Herhangi bir TV kanalının haber programını izlemeye başladığımda 12 Eylül 80 sonrasındaki günlerden birini yaşıyormuş gibi oluyorum.
Ardı arası gelmeyen gözaltılar, tutuklamalar, özel yetkili ağır ceza mahkemelerinden duruşma haberleri; ağızları kapatılarak tekme tokat yerlerde sürüklenen protestocu gençler, emekçiler; inip kalkan coplar, panzerler, gaz bombaları ve polisler, polisler, polisler…
Polis gücünün son birkaç yılda birkaç kat arttırılarak ve ağır savaş silahlarıyla donatılarak bildiğimiz orduyla boy ölçüşebilecek bir polis ordusuna dönüştürülmüş olduğu gözler önünde bir gerçek…
Biz polisi ülke içinde güvenliği sağlamakla yükümlü bir kolluk gücü olarak bilirdik.
Şimdi ülke savunmasının da polise bırakılabileceği ciddi ciddi konuşuluyor.
Tören birlikleri de askerden alınarak polise bırakılıyor.
Türkiye Büyük Millet Meclisi polise emanet.

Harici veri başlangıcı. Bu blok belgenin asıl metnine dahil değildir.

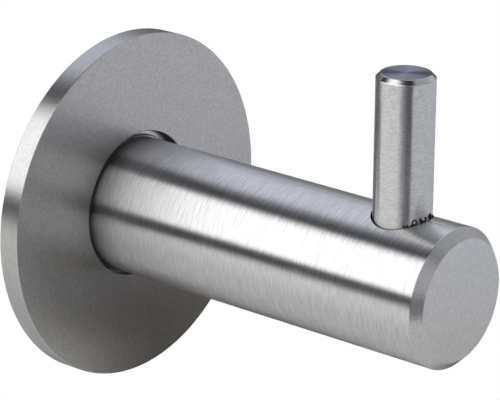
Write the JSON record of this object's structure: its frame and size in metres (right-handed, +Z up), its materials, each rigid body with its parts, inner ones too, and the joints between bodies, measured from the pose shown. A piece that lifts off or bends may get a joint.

En son Dolmabahçe Sarayı’nın kapısında asker değil polis beklemeye başladı.
Oradaki asker orduyu değil ulusu temsil ediyordu.
Polis neyi temsil ediyor?
Bu gidişin tutarlı devamı, Anıtkabir’in de polise emanet edilmesi, cumhurbaşkanının gerisinde duran görevli subayın yerini bir polis komiserine bırakması, Türkiye’nin tümüyle polise teslim olmasıdır.

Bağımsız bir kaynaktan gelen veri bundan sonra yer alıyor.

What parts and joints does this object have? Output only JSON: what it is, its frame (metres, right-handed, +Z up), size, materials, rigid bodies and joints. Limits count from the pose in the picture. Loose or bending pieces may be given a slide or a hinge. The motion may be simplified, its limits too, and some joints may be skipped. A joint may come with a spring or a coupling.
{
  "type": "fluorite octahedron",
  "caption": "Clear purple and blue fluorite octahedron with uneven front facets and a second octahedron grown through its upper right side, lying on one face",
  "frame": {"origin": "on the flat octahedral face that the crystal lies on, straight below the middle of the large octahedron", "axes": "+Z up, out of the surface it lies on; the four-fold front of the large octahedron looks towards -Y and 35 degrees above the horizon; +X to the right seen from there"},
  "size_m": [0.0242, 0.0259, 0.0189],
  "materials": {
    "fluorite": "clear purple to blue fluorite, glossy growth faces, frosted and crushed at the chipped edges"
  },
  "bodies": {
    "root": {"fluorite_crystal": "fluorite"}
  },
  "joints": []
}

Çünkü bu artık çağdaş, demokratik bir ülke değil, bir polis cumhuriyetidir.
Türkiye Polis Cumhuriyeti…
***
Yeni bir yıla elbette buruk giriyoruz.
Hapishaneler gençlerle, “düşünce suçluları”yla, meslektaşlarımızla dolup taşıyor.
Hangi birinden söz etmeli?..
Çoğu yıllardır demir parmaklıklar ardındaki dostlarımızın, meslektaşlarımızın, Balbay’ın, Tuncay’ın, Ahmet’in, Nedim’in, seçkin öğretim üyelerinin, yurtsever subayların adlarını toplum artık ezbere biliyor…

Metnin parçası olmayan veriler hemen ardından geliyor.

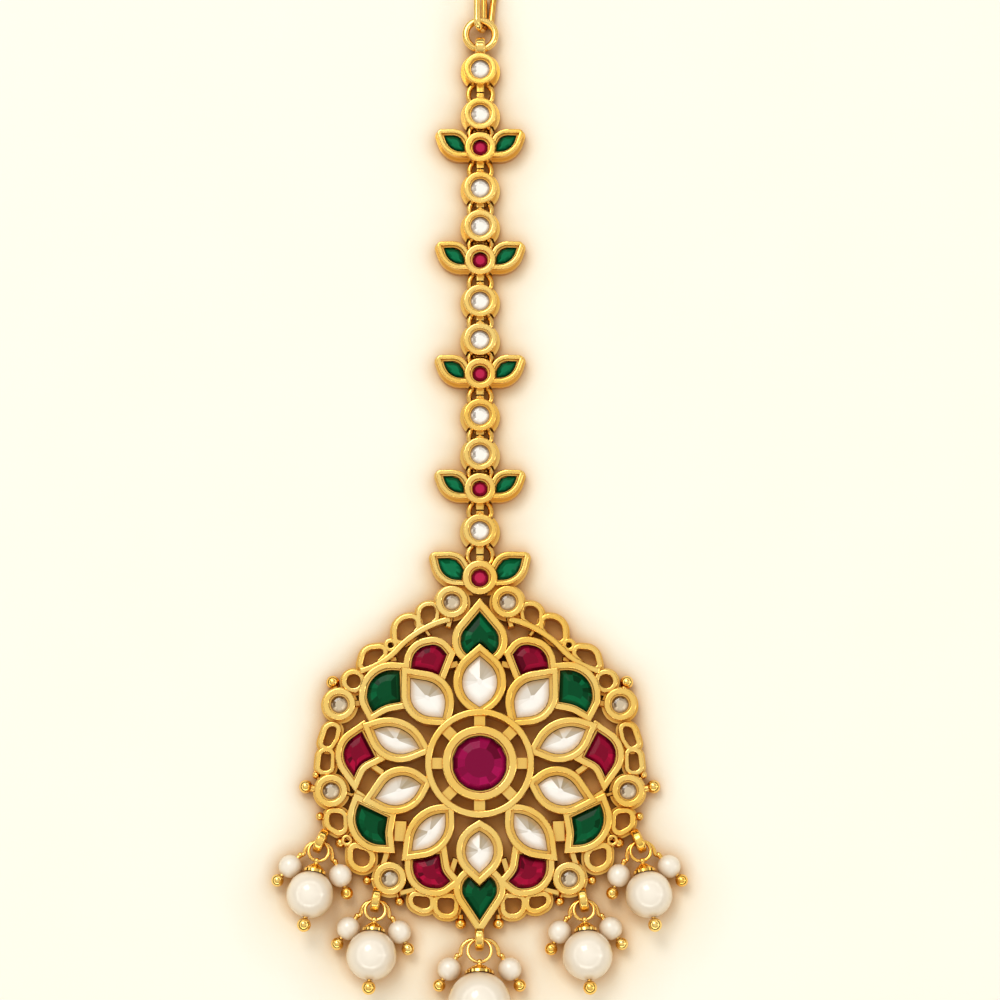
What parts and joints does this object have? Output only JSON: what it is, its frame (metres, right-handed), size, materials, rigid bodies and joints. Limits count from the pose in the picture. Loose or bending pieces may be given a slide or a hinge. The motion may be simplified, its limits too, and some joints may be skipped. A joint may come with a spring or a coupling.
{
  "type": "maang tikka",
  "caption": "Forehead jewel: a wire hair hook, a chain of stone-set links and a pierced round pendant set with rubies, emeralds and white stones, with pearl drops below.",
  "frame": {"origin": "middle of the jewel's footprint, on the surface that it lies on", "axes": "+Y up the chain to the hair hook, +X to the jewel's right as it is looked at, +Z out of its front"},
  "size_m": [0.053, 0.1498, 0.008],
  "materials": {
    "satin_gold": "satin, with brighter rims",
    "polished_gold": "polished",
    "ruby": "cut and polished",
    "emerald": "cut and polished",
    "white_stone": "cut and polished, foil backed",
    "pearl": "pearl lustre"
  },
  "bodies": {
    "root": {"pendant_frame": "satin_gold", "stone_link_1": "satin_gold", "stone_link_2": "satin_gold", "stone_link_3": "satin_gold", "stone_link_4": "satin_gold", "stone_link_5": "satin_gold", "stone_link_6": "satin_gold", "stone_link_7": "satin_gold", "stone_link_8": "satin_gold", "stone_link_9": "satin_gold", "flower_link_1": "satin_gold", "flower_link_2": "satin_gold", "flower_link_3": "satin_gold", "flower_link_4": "satin_gold", "hair_hook": "polished_gold", "jump_rings": "polished_gold", "drop_arch_center": "polished_gold", "drop_arch_inner_right": "polished_gold", "drop_arch_inner_left": "polished_gold", "drop_arch_outer_right": "polished_gold", "drop_arch_outer_left": "polished_gold", "pearl_pin_center": "polished_gold", "pearl_pin_inner_right": "polished_gold", "pearl_pin_inner_left": "polished_gold", "pearl_pin_outer_right": "polished_gold", "pearl_pin_outer_left": "polished_gold", "center_ruby": "ruby", "flower_rubies": "ruby", "ruby_upper_right": "ruby", "ruby_upper_left": "ruby", "ruby_side_right": "ruby", "ruby_side_left": "ruby", "ruby_lower_right": "ruby", "ruby_lower_left": "ruby", "leaf_emeralds": "emerald", "emerald_upper_right": "emerald", "emerald_upper_left": "emerald", "emerald_lower_right": "emerald", "emerald_lower_left": "emerald", "emerald_drop_top": "emerald", "emerald_drop_bottom": "emerald", "petal_stone_top": "white_stone", "petal_stone_bottom": "white_stone", "petal_stone_upper_right": "white_stone", "petal_stone_upper_left": "white_stone", "petal_stone_high_right": "white_stone", "petal_stone_high_left": "white_stone", "petal_stone_low_right": "white_stone", "petal_stone_low_left": "white_stone", "petal_stone_lower_right": "white_stone", "petal_stone_lower_left": "white_stone", "rim_stones": "white_stone", "link_stones": "white_stone", "big_pearl_center": "pearl", "big_pearl_inner_right": "pearl", "big_pearl_inner_left": "pearl", "big_pearl_outer_right": "pearl", "big_pearl_outer_left": "pearl", "small_pearls": "pearl"}
  },
  "joints": []
}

Ben bu yazıda yaklaşık iki aydır İzmir-Buca Cezaevi’nde, “çıkar amaçlı örgüte üye olmak, ihaleye fesat karıştırmak” suçlamasıyla tutuklu bulunan bir şair arkadaşımdan, Halim Yazıcı’dan söz etmek istiyorum.
Avukatı Özlem Yılmaz’ın gönderdiği dosyaları dikkatle gözden geçirdim.
Neresinden başlamalı?
İzmir Belediyesi’nin kültür müdürü arkadaşımızın, bu belediyemize karşı girişilen saldırıda kurban seçilenlerden biri olduğu o kadar belli ki…
Yaklaşık altı ay önce aynı suçlamalarla ifadesi alınıp serbest bırakılmışken, suçlama ve iddialarda herhangi bir değişiklik yokken, bir savcı değişikliği sonrasında yeniden ifadeye çağrılıp tutuklanıyor…
Halim Yazıcı, en sonuncusu Türk Dil Derneği’nin verdiği olmak üzere ona yakın ödül sahibi.
Türkçenin gerçek bir ustası.
Duruşmalar ne zaman başlar, belli değil…
Bütün yazar ve sanatçı örgütleri, tek tek bütün şair, yazar ve sanatçılar, Halim Yazıcı’ya sahip çıkmalı, onu yalnız bırakmamalıdır.
İzmir 10. Ağır Ceza Mahkemesi duruşmaları daha ne kadar geciktirecek?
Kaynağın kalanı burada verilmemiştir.